* start Provided material *
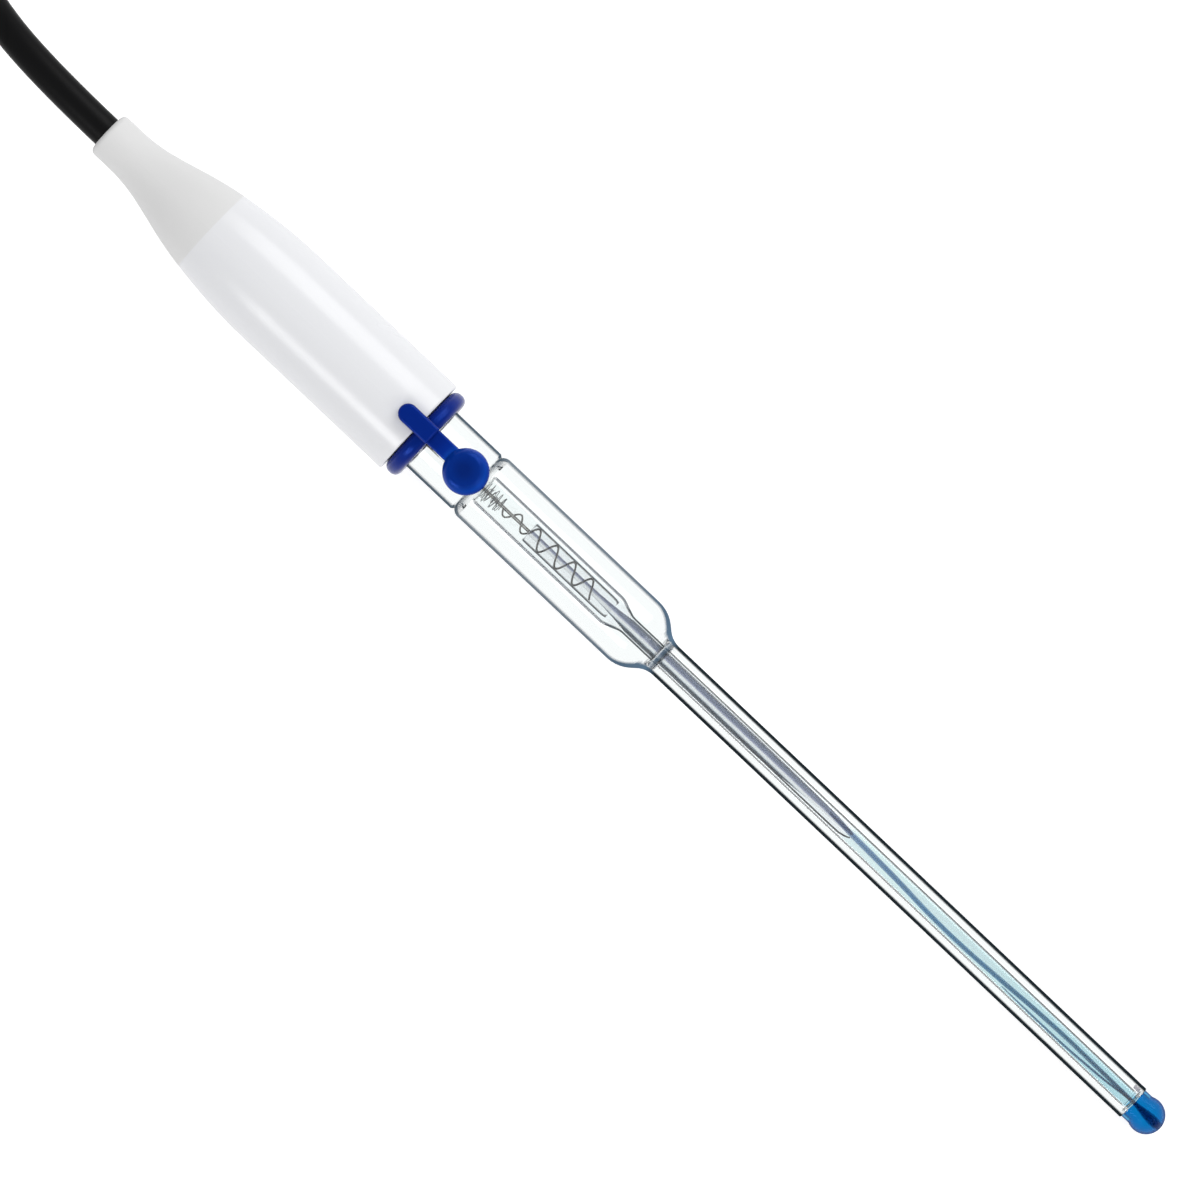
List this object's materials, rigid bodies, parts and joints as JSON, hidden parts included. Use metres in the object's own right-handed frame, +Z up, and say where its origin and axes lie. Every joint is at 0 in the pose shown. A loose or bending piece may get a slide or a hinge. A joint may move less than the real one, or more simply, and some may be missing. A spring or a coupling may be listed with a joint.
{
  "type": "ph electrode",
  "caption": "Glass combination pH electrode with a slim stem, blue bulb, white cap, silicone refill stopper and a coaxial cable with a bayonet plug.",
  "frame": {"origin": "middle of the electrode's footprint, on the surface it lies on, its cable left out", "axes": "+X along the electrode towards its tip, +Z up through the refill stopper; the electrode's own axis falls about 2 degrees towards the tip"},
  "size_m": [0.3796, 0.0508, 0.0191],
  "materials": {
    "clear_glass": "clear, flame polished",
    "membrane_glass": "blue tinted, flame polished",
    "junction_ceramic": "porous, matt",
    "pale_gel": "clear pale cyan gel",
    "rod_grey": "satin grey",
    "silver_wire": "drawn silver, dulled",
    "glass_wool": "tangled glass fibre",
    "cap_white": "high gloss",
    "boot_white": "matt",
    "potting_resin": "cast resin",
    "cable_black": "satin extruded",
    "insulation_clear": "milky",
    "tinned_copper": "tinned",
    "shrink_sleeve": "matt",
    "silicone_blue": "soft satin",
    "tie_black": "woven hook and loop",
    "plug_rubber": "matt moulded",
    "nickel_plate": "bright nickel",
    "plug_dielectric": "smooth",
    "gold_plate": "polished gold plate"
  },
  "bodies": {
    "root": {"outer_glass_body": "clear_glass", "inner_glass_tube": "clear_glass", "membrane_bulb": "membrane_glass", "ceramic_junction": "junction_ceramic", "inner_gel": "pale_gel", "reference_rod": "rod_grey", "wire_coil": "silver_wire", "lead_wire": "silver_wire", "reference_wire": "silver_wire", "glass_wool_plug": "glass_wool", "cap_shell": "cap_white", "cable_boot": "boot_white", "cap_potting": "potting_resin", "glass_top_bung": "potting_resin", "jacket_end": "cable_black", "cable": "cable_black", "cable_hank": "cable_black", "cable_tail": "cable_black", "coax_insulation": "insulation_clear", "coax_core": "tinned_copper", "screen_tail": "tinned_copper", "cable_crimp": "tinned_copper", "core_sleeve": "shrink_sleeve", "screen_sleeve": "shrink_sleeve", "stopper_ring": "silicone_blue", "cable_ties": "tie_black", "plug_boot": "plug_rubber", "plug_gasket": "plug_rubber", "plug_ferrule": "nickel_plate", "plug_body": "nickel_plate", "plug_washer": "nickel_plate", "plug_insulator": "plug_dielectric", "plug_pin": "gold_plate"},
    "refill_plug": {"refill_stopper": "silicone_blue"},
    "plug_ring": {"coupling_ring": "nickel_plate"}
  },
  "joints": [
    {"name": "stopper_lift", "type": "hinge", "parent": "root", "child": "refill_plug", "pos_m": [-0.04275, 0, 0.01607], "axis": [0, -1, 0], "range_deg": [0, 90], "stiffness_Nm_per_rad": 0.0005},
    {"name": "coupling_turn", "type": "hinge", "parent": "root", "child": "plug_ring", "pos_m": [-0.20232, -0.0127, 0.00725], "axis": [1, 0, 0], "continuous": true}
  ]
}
* end Provided material *
#### [Challenge]
From the listing above, report the number of lines containing the string "joints", without any accompanying remarks.

#### [Exercise output]
2